Exercise aim - All of the data below must be repeated exactly.

— start —

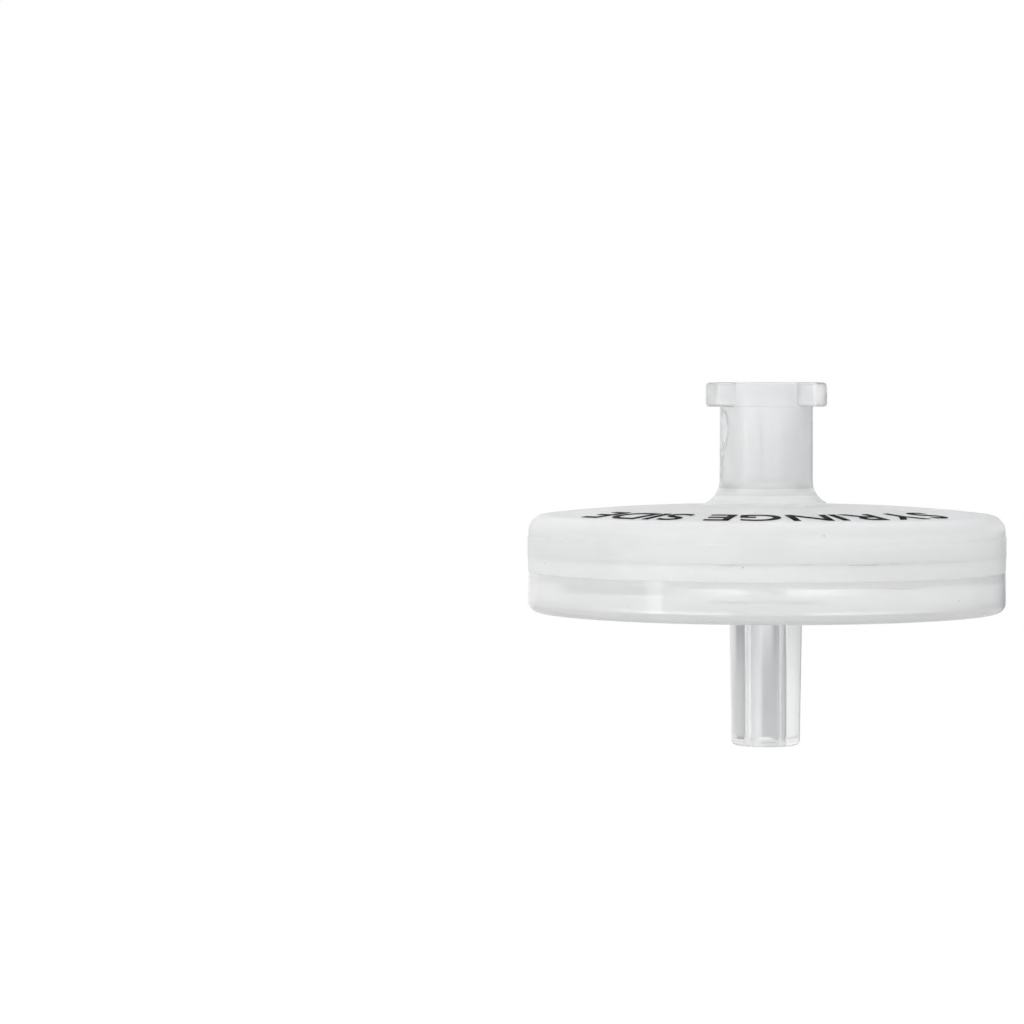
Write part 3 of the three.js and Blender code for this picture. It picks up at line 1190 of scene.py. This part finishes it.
def inkFinish():
    # pad-printed ink, a little thin in places
    choices = inkChoices
    material, shader = newMaterial("blackInk")
    tree = material.node_tree
    fill(shader, {"Specular IOR Level": choices["specular"]})
    thin = addNoise(tree, objectPlace(material), choices["thinPatches"], 4, 0.65)
    curve = tree.nodes.new("ShaderNodeMapRange")
    fill(curve, {"From Min": choices["thinFrom"], "From Max": choices["thinTo"]})
    tree.links.new(thin.outputs["Fac"], curve.inputs["Value"])
    addTones(tree, shader, curve.outputs["Result"], choices["full"], choices["thin"])
    addRoughness(tree, shader, thin.outputs["Fac"], choices)
    addBump(tree, shader, thin.outputs["Fac"], choices["grain"], choices["grainDepth"])
    return material


finishes = {name: plasticFinish(name) for name in plasticChoices}
meltedPlastic = meltedFinish()
membraneWhite = membraneFinish()
blackInk = inkFinish()
print("materials made")


inletHousing = makeInletHousing()
settle(inletHousing, "inlet_housing", [
    finishes["milkyPlastic"],
    meltedPlastic,
    finishes["chamberPlastic"],
    finishes["lugPlastic"],
    finishes["neckPlastic"],
    *(finishes[f"fadePlastic{step}"] for step in range(1, fadeSteps + 1)),
], "inlet_housing")
dressInlet(inletHousing)
print("inlet half made", len(inletHousing.data.polygons))

membraneDisc = makeMembrane()
settle(membraneDisc, "membrane", [membraneWhite], "membrane")
print("membrane made", len(membraneDisc.data.polygons))

outletHousing = makeOutletHousing()
settle(outletHousing, "outlet_housing", [
    finishes["clearPlastic"],
    finishes["weldPlastic"],
    meltedPlastic,
    finishes["chamberPlastic"],
    finishes["tubePlastic"],
    finishes["footPlastic"],
], "outlet_housing")
dressOutlet(outletHousing)
print("outlet half made", len(outletHousing.data.polygons))

weldBead = makeWeldBead()
settle(weldBead, "outlet_housing", [finishes["flashPlastic"]])
print("weld bead made", len(weldBead.data.polygons))

neckWelt = makeNeckWelt()
settle(neckWelt, "inlet_housing", [finishes["flashPlastic"]])
print("neck welt made", len(neckWelt.data.polygons))

ringPrint = makePrint(inletHousing)
settle(ringPrint, "print", [blackInk])
print("print made", len(ringPrint.data.polygons))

— end —

Output -
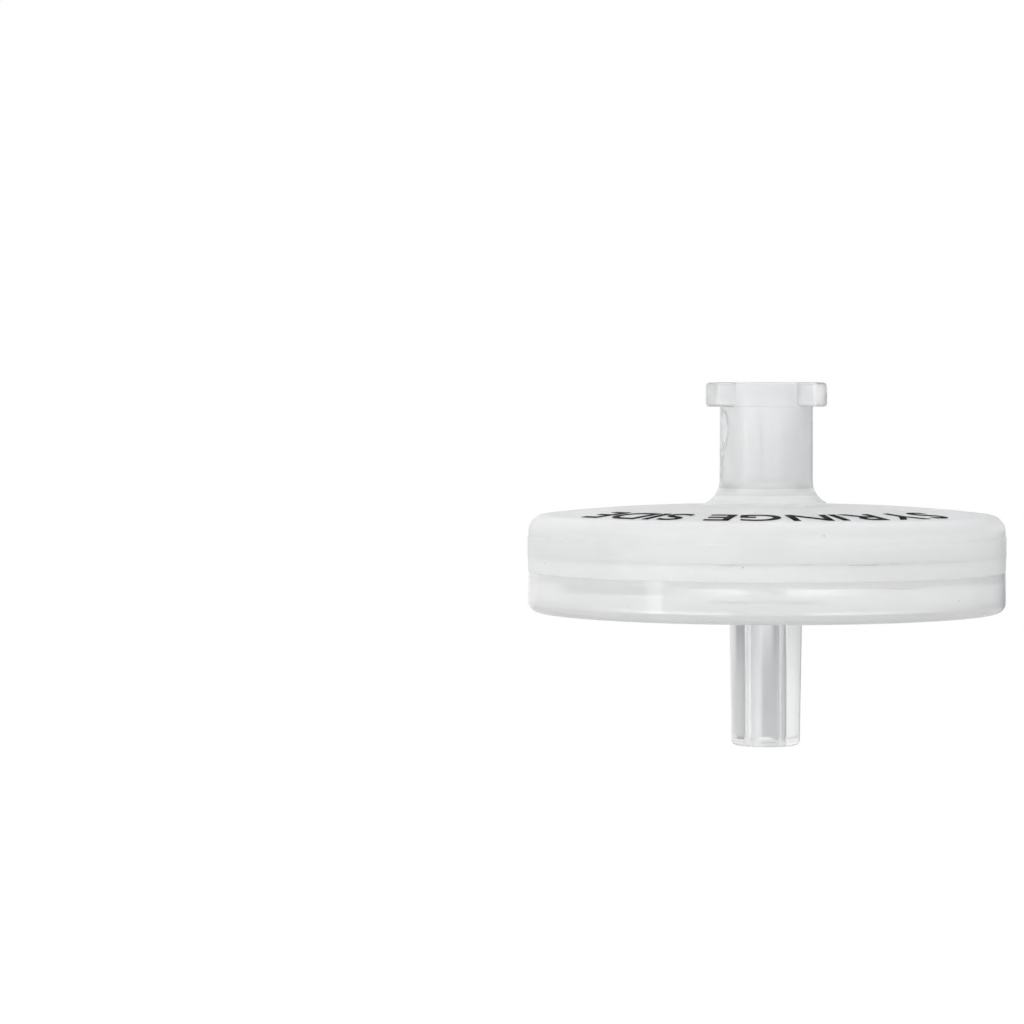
Write part 3 of the three.js and Blender code for this picture. It picks up at line 1190 of scene.py. This part finishes it.
def inkFinish():
    # pad-printed ink, a little thin in places
    choices = inkChoices
    material, shader = newMaterial("blackInk")
    tree = material.node_tree
    fill(shader, {"Specular IOR Level": choices["specular"]})
    thin = addNoise(tree, objectPlace(material), choices["thinPatches"], 4, 0.65)
    curve = tree.nodes.new("ShaderNodeMapRange")
    fill(curve, {"From Min": choices["thinFrom"], "From Max": choices["thinTo"]})
    tree.links.new(thin.outputs["Fac"], curve.inputs["Value"])
    addTones(tree, shader, curve.outputs["Result"], choices["full"], choices["thin"])
    addRoughness(tree, shader, thin.outputs["Fac"], choices)
    addBump(tree, shader, thin.outputs["Fac"], choices["grain"], choices["grainDepth"])
    return material


finishes = {name: plasticFinish(name) for name in plasticChoices}
meltedPlastic = meltedFinish()
membraneWhite = membraneFinish()
blackInk = inkFinish()
print("materials made")


inletHousing = makeInletHousing()
settle(inletHousing, "inlet_housing", [
    finishes["milkyPlastic"],
    meltedPlastic,
    finishes["chamberPlastic"],
    finishes["lugPlastic"],
    finishes["neckPlastic"],
    *(finishes[f"fadePlastic{step}"] for step in range(1, fadeSteps + 1)),
], "inlet_housing")
dressInlet(inletHousing)
print("inlet half made", len(inletHousing.data.polygons))

membraneDisc = makeMembrane()
settle(membraneDisc, "membrane", [membraneWhite], "membrane")
print("membrane made", len(membraneDisc.data.polygons))

outletHousing = makeOutletHousing()
settle(outletHousing, "outlet_housing", [
    finishes["clearPlastic"],
    finishes["weldPlastic"],
    meltedPlastic,
    finishes["chamberPlastic"],
    finishes["tubePlastic"],
    finishes["footPlastic"],
], "outlet_housing")
dressOutlet(outletHousing)
print("outlet half made", len(outletHousing.data.polygons))

weldBead = makeWeldBead()
settle(weldBead, "outlet_housing", [finishes["flashPlastic"]])
print("weld bead made", len(weldBead.data.polygons))

neckWelt = makeNeckWelt()
settle(neckWelt, "inlet_housing", [finishes["flashPlastic"]])
print("neck welt made", len(neckWelt.data.polygons))

ringPrint = makePrint(inletHousing)
settle(ringPrint, "print", [blackInk])
print("print made", len(ringPrint.data.polygons))